Speaking of dynasty, instead of the inter-faction politicking of Rome II, there is the return to a single family tree of characters to control. Your family can be your greatest asset, or your downfall. And, even though some fans might welcome this part of the simulation, it’s bothersome to have to keep track of who might backstab you next. There are some randomly generated moments of storytelling (similar to Crusader Kings II), but in general, it’s just distracting busywork. The attempt at random quests would be laughable if they weren’t so annoying. No, I don’t care about your silly flyting ceremony, man. I’ve got the Visigoths breathing down my neck!
Then there’s the unresponsive AI in diplomacy and trade. In theory, you should be able to broker some deals with the factions around your little nation, but they never seem to trust you. Nearly everything proposed — from non-aggression pacts to trade agreements — seems to be shut down. It’s frustrating, but it’s to be expected from playing previous games in the series.

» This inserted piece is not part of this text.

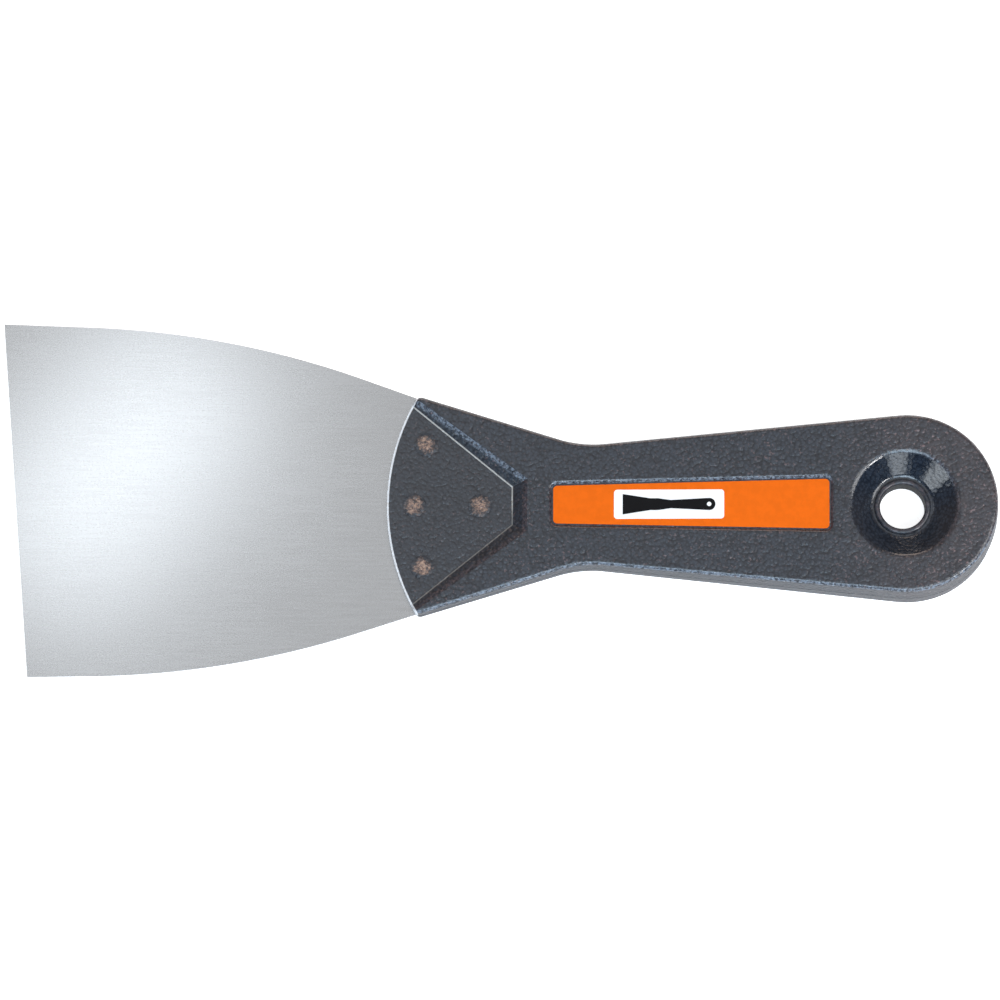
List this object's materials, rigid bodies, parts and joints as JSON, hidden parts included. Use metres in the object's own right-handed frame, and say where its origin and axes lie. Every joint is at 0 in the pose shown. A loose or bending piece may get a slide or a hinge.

In short, Creative Assembly still hasn’t been able to crack the nut of making the strategic layer of Total War as wonderfully engaging as the real-time battles are. At this point, instead of mucking about with boring systems, the series should just be about, you know, Total War.
That said, the production value of Total War: Attila is top-notch. Entertaining cinematics tailored to the faction you’re playing tell the story of the birth and rise of the titular Hun. While the sound designer should have used a different effect than the clanky clash when you click on updates each turn, the music evokes the period well. The map of Europe is a joy to explore, and the amount of fluid animation in the tactical battles is impressive. The animation is one of those elements you forget is so difficult to pull-off. We all remember the janky battle animations of yore, but the flow is never broken in Attila — at least in the present state of the review code played on a mid-to-high level gaming PC.
It’s impossible to forget the disappointing glitches many experienced with the release of Rome II. So far, the only thing that’s still in evidence in Attila is the interminably long computing time between turns. Even early on in the game and on a recently upgraded PC, you will experience wait times of 40-60 seconds where you’re just doing nothing. It’s usually acceptable to grab a drink or take a bio break, but when you’re pressing end turn multiple times in a row to recruit units, or build siege units while you’re getting ready to sack a major city, the endless waiting is the worst.
I guess Rome wasn’t burned in a day.
There’s a lot to like in Total War: Attila. It offers a beautiful glimpse into a part of history that doesn’t get often explored, at least in strategy games. Pax Romana ends. The classic era fails and the peoples of the world are tumbled into a dark age. A long-sung series like Total War doesn’t need to reinvent its formula each time it charges fifty dollars; but, setting even a well-made sequel in the crumbling legacy of the once-mighty may not have been a good choice.
[This review is based on a retail build of the game provided by the publisher.]